▶ _TASK_:
In the listing below, find the line holding "imported = [obj" and the line holding "bpy.data.objects.remove(obj)". Write out those two lines and all lines between, exactly, and nothing more.

▶ _Data entries_:
◇ ◇ ◇ ◇

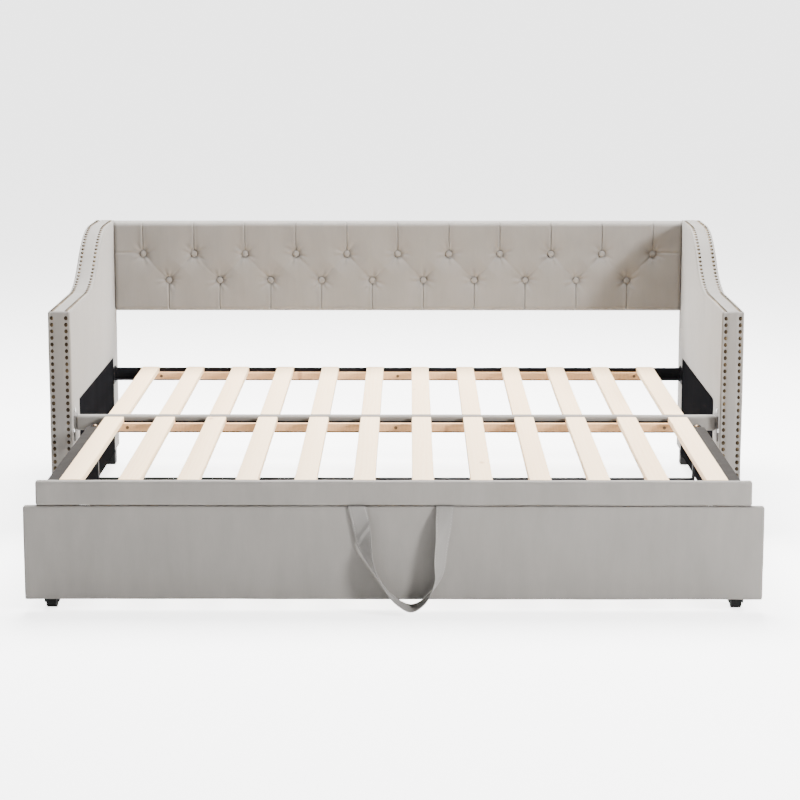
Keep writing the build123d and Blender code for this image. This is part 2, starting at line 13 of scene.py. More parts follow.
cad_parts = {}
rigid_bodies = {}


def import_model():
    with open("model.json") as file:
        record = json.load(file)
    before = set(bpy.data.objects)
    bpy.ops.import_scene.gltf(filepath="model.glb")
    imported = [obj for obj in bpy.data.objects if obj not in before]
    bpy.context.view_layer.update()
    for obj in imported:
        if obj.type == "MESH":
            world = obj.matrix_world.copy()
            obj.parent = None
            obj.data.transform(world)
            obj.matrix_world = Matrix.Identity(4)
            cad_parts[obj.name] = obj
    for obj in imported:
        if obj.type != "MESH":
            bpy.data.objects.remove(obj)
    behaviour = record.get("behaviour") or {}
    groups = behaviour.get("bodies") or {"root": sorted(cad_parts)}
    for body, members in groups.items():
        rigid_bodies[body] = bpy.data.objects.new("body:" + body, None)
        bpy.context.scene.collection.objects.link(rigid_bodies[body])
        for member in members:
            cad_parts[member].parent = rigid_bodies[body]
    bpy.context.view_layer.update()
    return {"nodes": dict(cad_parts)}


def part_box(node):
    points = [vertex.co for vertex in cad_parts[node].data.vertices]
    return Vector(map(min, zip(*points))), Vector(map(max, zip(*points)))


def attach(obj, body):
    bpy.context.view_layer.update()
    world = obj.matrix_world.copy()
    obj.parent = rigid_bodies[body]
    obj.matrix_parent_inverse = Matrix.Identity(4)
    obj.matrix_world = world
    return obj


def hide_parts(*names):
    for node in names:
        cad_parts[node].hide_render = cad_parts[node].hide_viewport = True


bpy.ops.object.select_all(action="SELECT")
bpy.ops.object.delete()
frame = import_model()
bpy.ops.object.select_all(action="DESELECT")

# %% [markdown]
# ## Small helpers
# Every operator works on what is selected, so a helper that calls one first selects its own piece.
# A finished piece keeps its object at the origin, and its place is in its mesh.

# %% Helpers for selecting, shaping and finishing
MM = 0.001
SIDES = (("left", -1), ("right", 1))
SAME_PLACE = 0.00001  # points closer together than this become one


def only(piece):
    bpy.ops.object.select_all(action="DESELECT")
    piece.select_set(True)
    bpy.context.view_layer.objects.active = piece


def settle(piece):
    """Puts the object's place, turn and size into its mesh."""
    only(piece)
    bpy.ops.object.transform_apply(location=True, rotation=True, scale=True)
    return piece


def edit(piece, *steps):
    """Runs edit-mode operators on everything in the piece."""
    only(piece)
    bpy.ops.object.mode_set(mode="EDIT")
    bpy.ops.mesh.select_all(action="SELECT")
    for step in steps:
        step()
    bpy.ops.object.mode_set(mode="OBJECT")
    return piece


def apply_modifier(piece, kind, **settings):
    modifier = piece.modifiers.new(kind.title(), kind)
    for name, value in settings.items():
        setattr(modifier, name, value)
    only(piece)
    bpy.ops.object.modifier_apply(modifier=modifier.name)
    return piece


def smooth(piece, degrees=40):
    only(piece)
    bpy.ops.object.shade_smooth_by_angle(angle=math.radians(degrees))
    return piece


def outward(piece):
    """Merges doubles and turns every face outwards."""
    return edit(
        piece,
        lambda: bpy.ops.mesh.remove_doubles(threshold=SAME_PLACE),
        lambda: bpy.ops.mesh.normals_make_consistent(inside=False),
    )


def brick(name, low, high):
    """A cube primitive stretched between two corners: the start of many pieces."""
    low, high = Vector(low), Vector(high)
    bpy.ops.mesh.primitive_cube_add(size=1, location=(low + high) / 2)
    piece = bpy.context.object
    piece.name = name
    piece.scale = high - low
    return settle(piece)


def join(pieces, name):
    bpy.ops.object.select_all(action="DESELECT")
    for piece in pieces:
        piece.select_set(True)
    bpy.context.view_layer.objects.active = pieces[0]
    bpy.ops.object.join()
    pieces[0].name = name
    return pieces[0]


def copy_to(base, matrix):
    """A copy with its own mesh, put in place by a matrix."""
    twin = base.copy()
    twin.data = base.data.copy()
    twin.data.transform(matrix)
    bpy.context.collection.objects.link(twin)
    return twin


def wave(point, scale, seed=0.0):
    """Smooth noise between about -1 and 1, the same on every run."""
    return noise.noise(Vector(point) / scale + Vector((seed, seed * 1.7, -seed)))


print("helpers ready")

# %% [markdown]
# ## Shared shader groups
# Nap, grain and fine texture are used by several finishes, so each is one node group with
# named inputs. A group puts out colours, masks or heights, and the shader stays in the material.

# %% Node group helpers


class Nodes:
    """Adds and links shader nodes in a few words."""

    def __init__(self, tree):
        self.tree = tree

    def add(self, kind, _settings=None, **inputs):
        node = self.tree.nodes.new(kind)
        for name, value in (_settings or {}).items():
            setattr(node, name, value)
        for name, value in inputs.items():
            self.feed(node.inputs[name.replace("_", " ")], value)
        return node

    def feed(self, socket, value):
        if isinstance(value, bpy.types.NodeSocket):
            self.tree.links.new(value, socket)
        else:
            socket.default_value = value

    def math(self, operation, *values):
        node = self.tree.nodes.new("ShaderNodeMath")
        node.operation = operation
        for socket, value in zip(node.inputs, values):
            self.feed(socket, value)
        return node.outputs[0]

    def noise(self, vector, scale, detail=3.0, roughness=0.55):
        node = self.add("ShaderNodeTexNoise", Scale=scale, Detail=detail, Roughness=roughness)
        self.feed(node.inputs["Vector"], vector)
        return node.outputs["Fac"]

    def stretch(self, vector, scale):
        node = self.add("ShaderNodeMapping", Scale=scale)
        self.feed(node.inputs["Vector"], vector)
        return node.outputs[0]

    def mix(self, fac, a, b):
        node = self.add("ShaderNodeMix", {"data_type": "RGBA"})
        self.feed(node.inputs[0], fac)
        self.feed(node.inputs[6], a)
        self.feed(node.inputs[7], b)
        return node.outputs[2]

    def remap(self, value, low, high, to_low, to_high):
        node = self.add("ShaderNodeMapRange")
        for socket, item in zip(node.inputs, (value, low, high, to_low, to_high)):
            self.feed(socket, item)
        return node.outputs[0]


def new_group(name, inputs, outputs):
    """A shader group; inputs are (name, socket type, default) and outputs (name, type)."""
    tree = bpy.data.node_groups.new(name, "ShaderNodeTree")
    for title, kind, default in inputs:
        socket = tree.interface.new_socket(title, in_out="INPUT", socket_type=kind)
        if default is not None:
            socket.default_value = default
    for title, kind in outputs:
        tree.interface.new_socket(title, in_out="OUTPUT", socket_type=kind)
    source = tree.nodes.new("NodeGroupInput")
    target = tree.nodes.new("NodeGroupOutput")
    return tree, Nodes(tree), source.outputs, target.inputs


# %% Velvet nap group
SURFACE_OUTPUTS = [
    ("Colour", "NodeSocketColor"),
    ("Roughness", "NodeSocketFloat"),
    ("Height", "NodeSocketFloat"),
]
BRUSH_SIZE = 34.0
THREAD_SIZE = 420.0


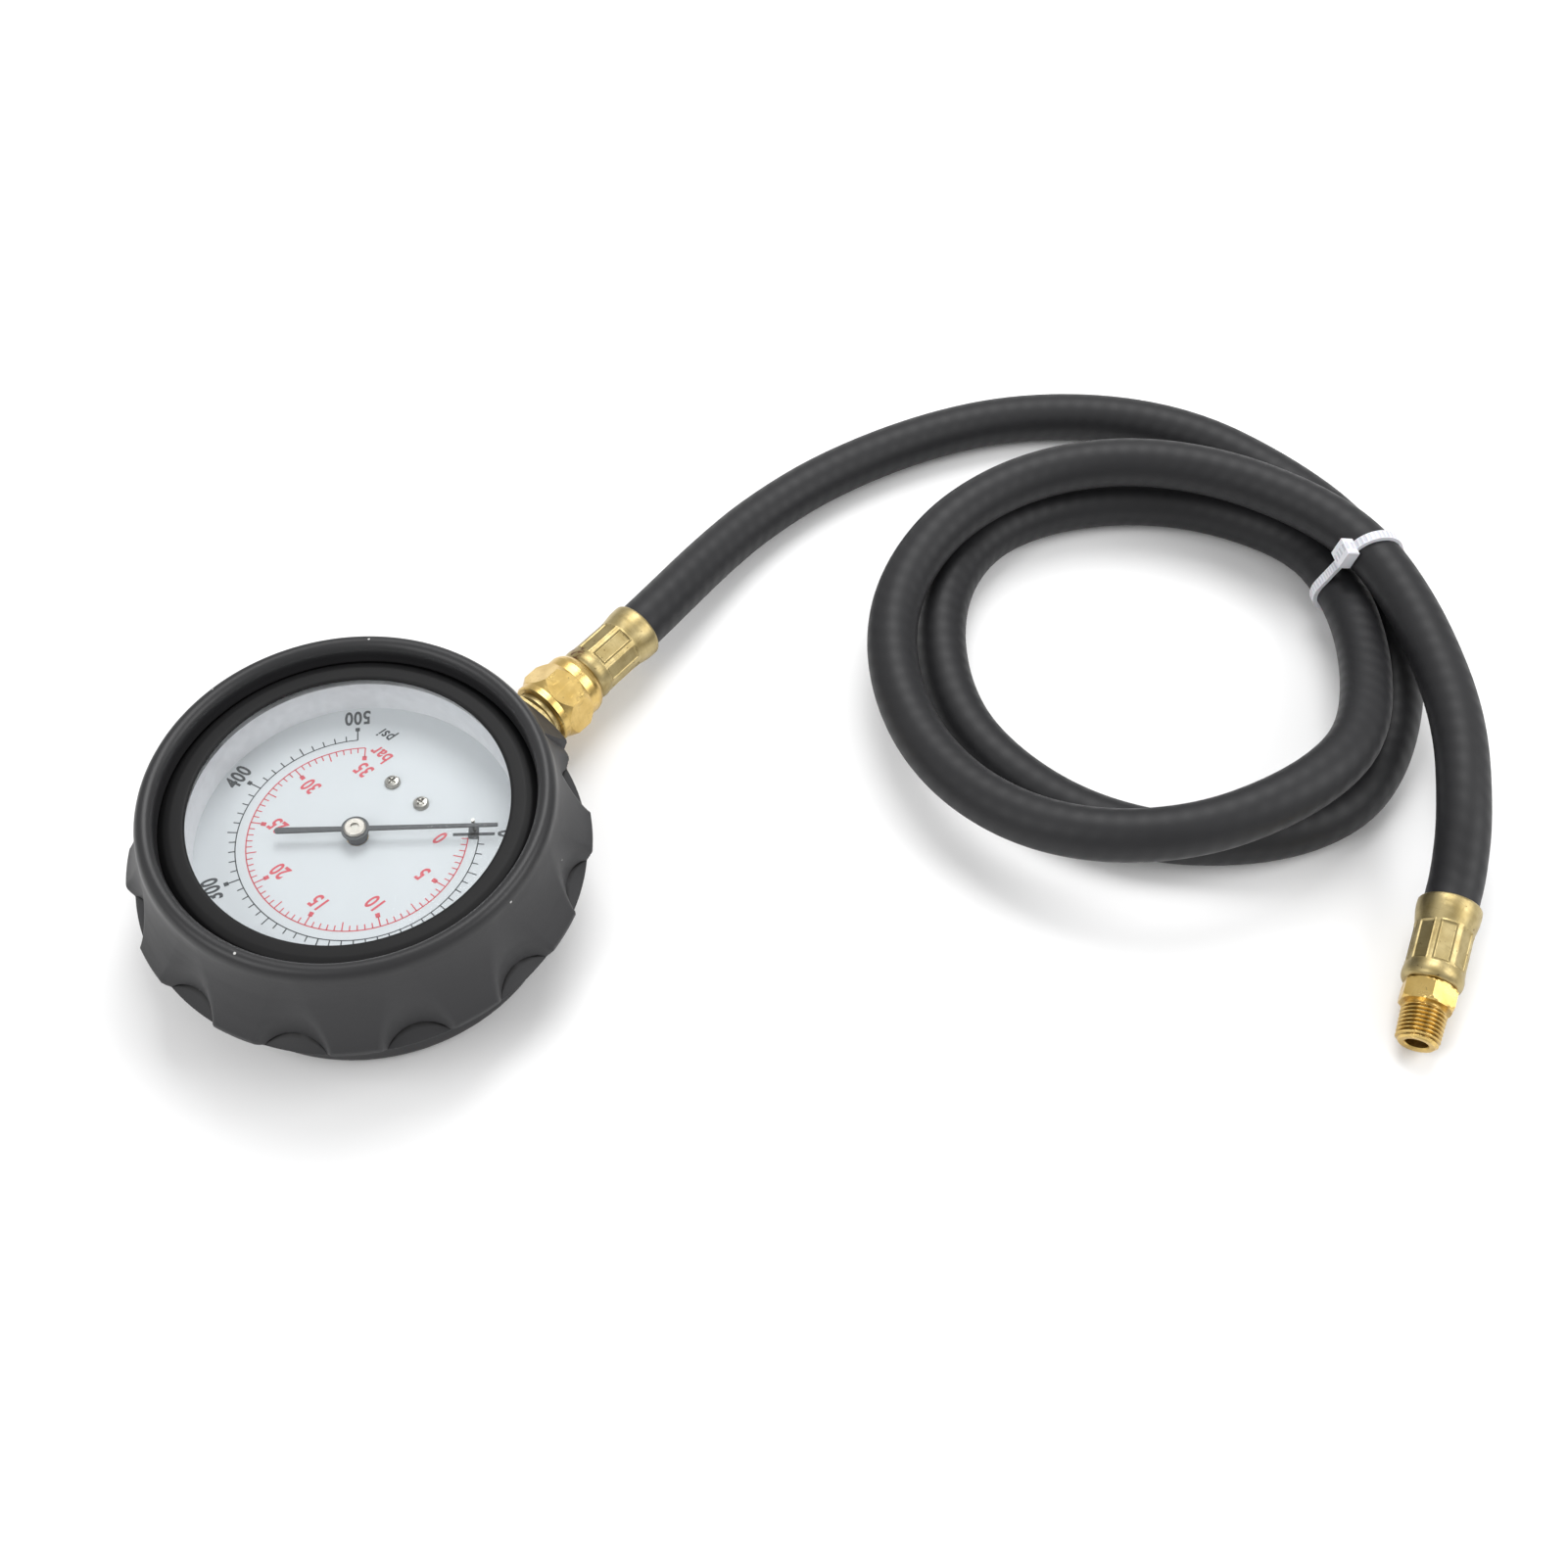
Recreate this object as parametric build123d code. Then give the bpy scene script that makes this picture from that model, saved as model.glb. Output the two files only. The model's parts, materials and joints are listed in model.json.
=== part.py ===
from build123d import *
import os
from math import acos, atan2, cos, degrees, hypot, pi, radians, sin, tan

# Engine oil pressure tester: an 80 mm pressure gauge in a rubber boot, lying face up, with a
# one metre rubber hose that is coiled twice, tied, and ends in a male thread adapter.
# Millimetres. +Z is the pointer's axis, -Y is the gauge's stem, and the boot's back lies on z = 0.

os.makedirs("parts", exist_ok=True)

# Heights over the table
BOOT_BACK = 2.6
STEM_Z = 12.0
GRIP_Z = 19.8
DIAL_TOP = 25.0
BEZEL_TOP = 37.0
LIP_TOP = 41.0

# Case, bezel and window
CASE_R = 39.8
CASE_WALL = 0.8
CASE_RIM_Z = 33.2
BEZEL_OPENING_R = 34.5
BEZEL_R = 41.4
WINDOW_R = 38.4
WINDOW_T = 2.0
GASKET_T = 0.6
DIAL_R = 37.6
DIAL_T = 0.8

# Rubber boot
BOOT_BACK_HOLE_R = 24.0
BOOT_CUP_R = 42.6
GRIP_R = 50.7
FLANGE_R = 49.4
FLANGE_Z = 17.4
LIP_INNER_R = 40.4
LIP_OUTER_R = 44.6
SCALLOPS = 12
SCALLOP_R = 10.4
SCALLOP_CENTRE_R = 56.7
SCALLOP_DRAFT = 3.0
CREST_FILLET = 1.2
CREASE_DEPTH = 0.5
CREASE_HEIGHT = 0.4
STEM_HOLE_R = 7.7
STEM_BOSS_R = 52.4
STEM_BOSS_HALF_WIDTH = 14.5
STEM_COLLAR_R = 9.3

# Stem and swivel nut
STEM_FLATS = 13.0
STEM_CORNER_R = 7.4
THREAD_R = 6.45
STEM_BORE_R = 2.0
FLATS_END = 54.1
THREAD_END = 64.7
NUT_START = 56.1
NUT_LENGTH = 13.8
NUT_FLATS = 15.9
NUT_COLLAR_R = 7.9
NUT_COLLAR = 1.9
NUT_TURN = 24.0
FIT = 0.1

# Hose and its end fittings
HOSE_R = 6.0
FERRULE_LENGTH = 19.8
CRIMP_FLATS = 8
NIPPLE_TAIL_R = 3.1
ADAPTER_FLATS = 11.1
ADAPTER_HEX_LENGTH = 5.0
PIPE_THREAD_R = 4.9
PIPE_THREAD_LENGTH = 8.8
ADAPTER_BORE_R = 2.5
HOSE_START = (0.0, -71.1, STEM_Z)
FAR_MOUTH = Vector(-190.54, -145.56, 11.0)
FAR_TILT = 10.3
FAR_HEADING = 109.25

# Coil and tie
COIL_CENTRE = (-99.0, -162.2)
COIL_INNER_R = 40.0
COIL_OUTER_R = 68.0
COIL_HEIGHT = 29.0
TIE_CENTRE = (-127.0, -214.0)
TIE_HEADING = 141.05
TIE_WIDTH = 2.4
TIE_THICKNESS = 1.1
TIE_HEAD_TURN = 164.0
TIE_HEAD_LENGTH = 5.4
TIE_HEAD_WIDTH = 5.0
TIE_HEAD_HEIGHT = 3.2

# Movement
MODULE = 0.35
PINION_TEETH = 12
SECTOR_TEETH_ROUND = 120
PRESSURE_ANGLE = 20.0
BACKLASH = 0.07
CENTRE_DISTANCE = MODULE * (PINION_TEETH + SECTOR_TEETH_ROUND) / 2
SECTOR_PIVOT_ANGLE = -60.0
SECTOR_SWING = 27.0
TAIL_ARM = 9.0
BACK_PLATE_Z = 14.0
PLATE_T = 1.2
FRONT_PLATE_Z = DIAL_TOP - DIAL_T - PLATE_T
SECTOR_Z = 17.0
SECTOR_T = 1.2
SPINDLE_R = 1.0
PILLARS = [(-6.5, -17.0), (17.3, -13.1), (-7.5, -3.0)]
PLATE_SCREWS = [(0.0, -21.5), (9.5, -13.5)]
DIAL_SCREW_R = 15.6
DIAL_SCREW_HALF_ANGLE = 16.7
TUBE_R = 31.0
TUBE_WIDTH = 10.0
TUBE_DEPTH = 3.4
TUBE_START = -102.0
TUBE_END = -8.0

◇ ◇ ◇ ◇

▶ _WRITTEN SOLUTION_:
    imported = [obj for obj in bpy.data.objects if obj not in before]
    bpy.context.view_layer.update()
    for obj in imported:
        if obj.type == "MESH":
            world = obj.matrix_world.copy()
            obj.parent = None
            obj.data.transform(world)
            obj.matrix_world = Matrix.Identity(4)
            cad_parts[obj.name] = obj
    for obj in imported:
        if obj.type != "MESH":
            bpy.data.objects.remove(obj)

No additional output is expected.